By Craig J. Corsini
One can describe them any way one likes. The most polite may be “artificial topography,” but I prefer “armpits of retail,” “land tumors,” “commercial biowaste” or “bacterial infections upon the landscape.” I am speaking of shopping malls.
The North Bay is blessed with more than its share: In Marin, there are Strawberry Village, The Village, Town Center, Montecito Center, Northgate, Vintage Oaks, Pacheco Plaza, Hamilton Marketplace, Gateway Center, Marin Country Mart, Red Hill, Bon Air and more.
To the north, there are the Petaluma and Napa Outlets, Coddingtown, Montgomery Village, Vineyard, Sonoma Marketplace, River Park, Silverado Plaza and University Square, to name just a few. The nice thing about Sonoma and Napa is that those counties don’t seem to have purposely and permanently crippled their downtowns in the same ways Marin has, because of the enduring appeal of human scale villages such as Sebastopol, Cotati, Sonoma town, Healdsburg, Saint Helena and Calistoga. The tourist attractions around wine seem to help.
If I have missed naming any great malls, a Patagonia pullover pox upon me.
Shopping, as Clifford Odets wrote, is America’s chronic disease. Malls, as Joan Didion wrote, are pyramids to the Boom years, by which I think she meant the 1950s, the last decade truly beloved by Americans who are willing to overlook lynchings, red-lining, segregated public schools, massive scale environmental degradation and political witchhunts.
Malls are inevitably associated with that other pathologically destructive modern invention, the automobile, which has inflicted another emptier than empty blight on the landscape, the parking lot. When there is a big multi-level parking lot next to a mall, such as the one at Stanford Shopping Center, one has the full Monty of cancerous land use, a peerless example of 21st century fake mobility.

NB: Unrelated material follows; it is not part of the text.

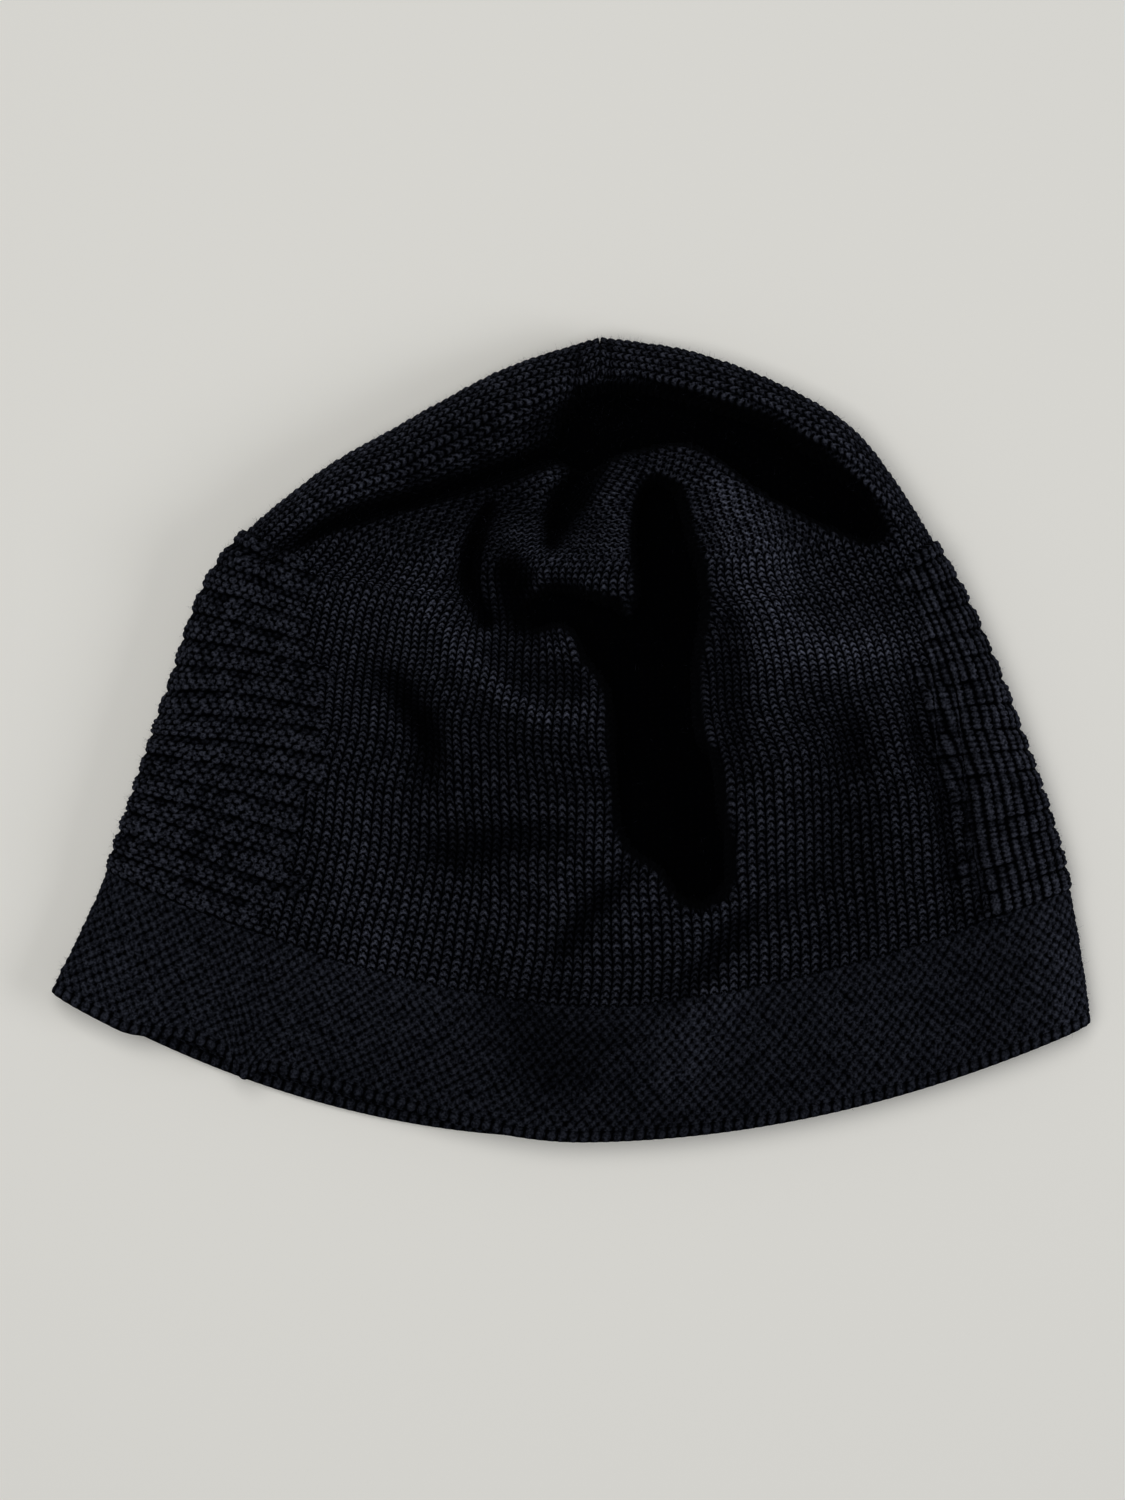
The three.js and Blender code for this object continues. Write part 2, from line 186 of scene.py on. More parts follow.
# Painted light strokes, placed and adjusted to suit one view: points (x, y, half-width, share of light).
# They don't follow from the shape. The first table paints shade, taking light away; the second paints light.
PAINTED_SHADE_STROKES = [
    [(-62, 48, 7, 0.2), (-36, 56, 8, 0.45), (-14, 62, 9, 0.7)],
    [(-40, 70, 6, 0.3), (-20, 79, 7, 0.4)],
    [(6, 68, 6, 0.3), (24, 73, 6, 0.3), (38, 73, 5, 0.4), (48, 66, 5, 0.3)],
    [(2, -58, 12, 0.2), (-2, -68, 14, 0.25), (18, -60, 12, 0.1)],
    [(102, -56, 12, 0.15), (105, -68, 12, 0.1)],
    [(-30, 38, 5, 0.3), (-27, 26, 5, 0.15)],
    [(4, 60, 6, 0.3), (2, 50, 6, 0.2)],
    [(-47, -2, 7, 0.2), (-44, -12, 7, 0.1)],
    [(-34, -22, 12, 0.15), (-14, -34, 12, 0.15)],
    [(-40, -92, 16, 0.1), (20, -98, 14, 0.15), (60, -84, 12, 0.1)],
    [(-34, -8, 20, 0.2), (-10, -10, 22, 0.25), (4, -20, 12, 0.15)],
    [(66, 5, 13, 0.2), (70, -20, 18, 0.3), (72, -46, 15, 0.15)],
    [(40, 30, 5, 0.2), (41, 10, 7, 0.4), (45, -10, 5, 0.1)],
    [(96, -2, 8, 0.2), (104, -38, 9, 0.2)],
    [(-15, -72, 12, 0.15), (-4, -84, 13, 0.3), (6, -80, 10, 0.2)],
]
PAINTED_LIGHT_STROKES = [
    [(25, 71, 4, 0.5), (36, 65, 6, 0.2), (45, 52, 9, 1.4), (50, 35, 9, 1.4), (50, 20, 8, 0.5),
     (50, 6, 6, 0.1)],
    [(64, 44, 13, 0.3), (70, 30, 13, 0.3)],
    [(56, -4, 9, 0.1), (54, -20, 9, 0.2)],
    [(-54, -18, 14, 0.2), (-50, -54, 16, 0.3)],
    [(56, 23, 8, 0.35), (84, 21, 8, 0.4), (97, 32, 8, 0.15)],
    [(-60, 38, 14, 0.35), (-44, 38, 12, 0.45), (-24, 16, 7, 0.15), (-4, 5, 5, 0.3)],
    [(-130, -63, 9, 0.35), (-110, -64, 18, 0.15)],
    [(-92, 38, 10, 0.15), (-106, 4, 10, 0.2), (-120, -34, 10, 0.15)],
    [(-72, 62, 8, 0.4), (-52, 74, 8, 0.45), (-26, 90, 8, 0.4), (10, 100, 8, 0.2), (44, 92, 8, 0.15),
     (72, 74, 8, 0.4), (92, 48, 7, 0.1)],
    [(36, -68, 10, 0.1), (30, -86, 12, 0.15)],
    [(126, -46, 8, 0.4), (131, -70, 8, 0.7)],
    [(107, 18, 6, 0.1), (113, 2, 6, 0.2), (122, -30, 7, 0.15)],
]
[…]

Malls are the pestilent McKinseys of commercial property, not unlike the hooker who is compelled to warn her ugly client, “Not on the first date.” One doesn’t go to a mall to feel alive; one goes there to feel hideous, powerless and dead. The medical equivalent of a mall is valium. When I find myself in a mall, which is pretty rare, I feel the same as I do in an airport: like a cow.
Malls have killed downtown America, for good. Anybody who lived in Marin in 1955 will recall the cultural jewel that was Fourth Street in San Rafael. The entire county population at that time used Fourth Street as its shopping destination. If Fourth Street didn’t have it, one didn’t need it. Now? Not so much.
It wouldn’t bother me if we lost a couple or more of these playgrounds with parking. Enough already.
Craig J. Corsini of San Rafael is a writer, grandfather and “a hell of a cook.”